Proof: $\implies:$ Let $f\in X,$ with $F'=f$ on $\mathbb R.$ Let $x>0.$ For any $a\in (0,x),$ $F\in C^1[a,x].$ Thus

$$\tag 1 F(x)-F(a) = \int_a^x f.$$

As $a\to 0^+,$ the left side of $(1)$ $\to F(x) - F(0)$ by the continuity of $F.$ It follows that the right side has a finite limit, hence $\int_0^x f$ converges.

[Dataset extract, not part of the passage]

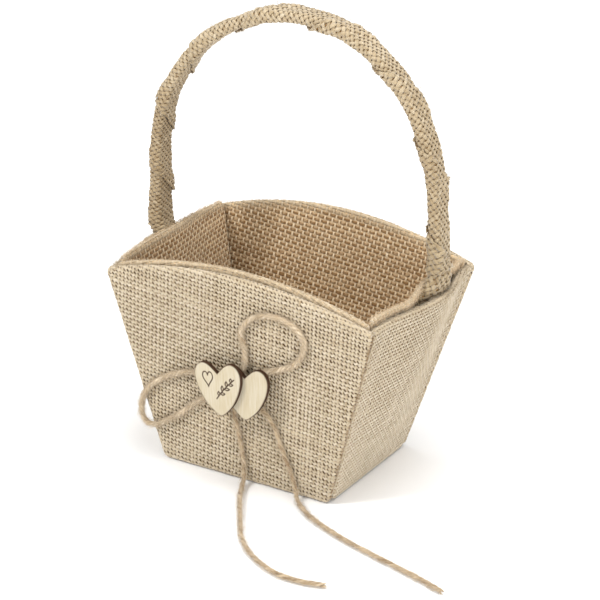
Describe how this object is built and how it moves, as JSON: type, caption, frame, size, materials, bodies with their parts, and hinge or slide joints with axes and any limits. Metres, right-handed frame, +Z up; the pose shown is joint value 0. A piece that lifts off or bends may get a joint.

Note that we have shown

$$F(x)-F(0) = \int_0^x f.$$

Now $F'(0) = f(0)= 0.$ It follows that

$$0 = \lim_{x\to 0+}\frac{F(x)-F(0)}{x-0}= \lim_{x\to 0+} \frac{\int_0^x f}{x}$$

as desired.

$\impliedby:$ Simply define $F(x) = \int_0^x f.$ By the continuity of $f$ on $\mathbb R\setminus \{0\},$ we have $F'(x) = f(x)$ for $x\ne 0.$ At $0,$ we easily see the derivative from the left of $F$ at $0$ is $0.$ From the right we have

$$\lim_{x\to 0+}\frac{F(x)-F(0)}{x-0}= \lim_{x\to 0+} \frac{\int_0^x f}{x} = 0.$$

This shows $f\in X$ and the proof of the lemma is complete.

Proof of the claim: We build a slightly crazy $f\in X.$ For $n=2,3,\dots$ let $a_n = 1/n, b_n = 1/n + 1/2^n.$ Then the intervals $[a_n,b_n]$ are pairwise disjoint.

On each $[a_n,b_n]$ let $f$ be an isoceles triangular spike from the end points of height $2^n/n^3.$ Define $f =0$ everywhere else. Then $f$ satisfies the hypotheses of the lemma. Now

$$\int_0^1 f = \sum_{n=2}^{\infty} \frac{1}{2}\cdot \frac{1}{2^{n+1}}\cdot \frac{2^n}{n^3} = \sum_{n=2}^{\infty} \frac{1}{4n^3} <\infty.$$

To show $(1/x)\int_0^x f \to 0,$ suppose $x\in [a_n,a_{n-1}].$ Then

$$\tag 2 \frac{1}{x}\int_0^x f \le \frac{1}{a_n}\int_0^{a_{n-1}}f = n \sum_{k=n}^{\infty}\frac{1}{4n^3}.$$

The last sum is $O(1/n^2).$ So $(2)$ is no more than $nO(1/n^2) = O(1/n) \to 0.$ Thus the left side of $(2)\to 0$ as $x\to 0^+.$ The lemma now shows $f\in X.$

The easy part of the claim is showing higher powers of $f$ are not in $X.$ By the lemma, all we need to show is that $\int_0^1 f^2 = \infty.$ It will then follow that $\int_0^1 f^n = \infty, n=3,4,\dots $

Here's what I get (but the reader should check):

$$\int_{a_n}^{b_n} f^2 = \frac{2^n}{3n^6} .$$

Thus $\int_0^1 f^2 =\infty,$ by a mile. The proof of the claim is complete.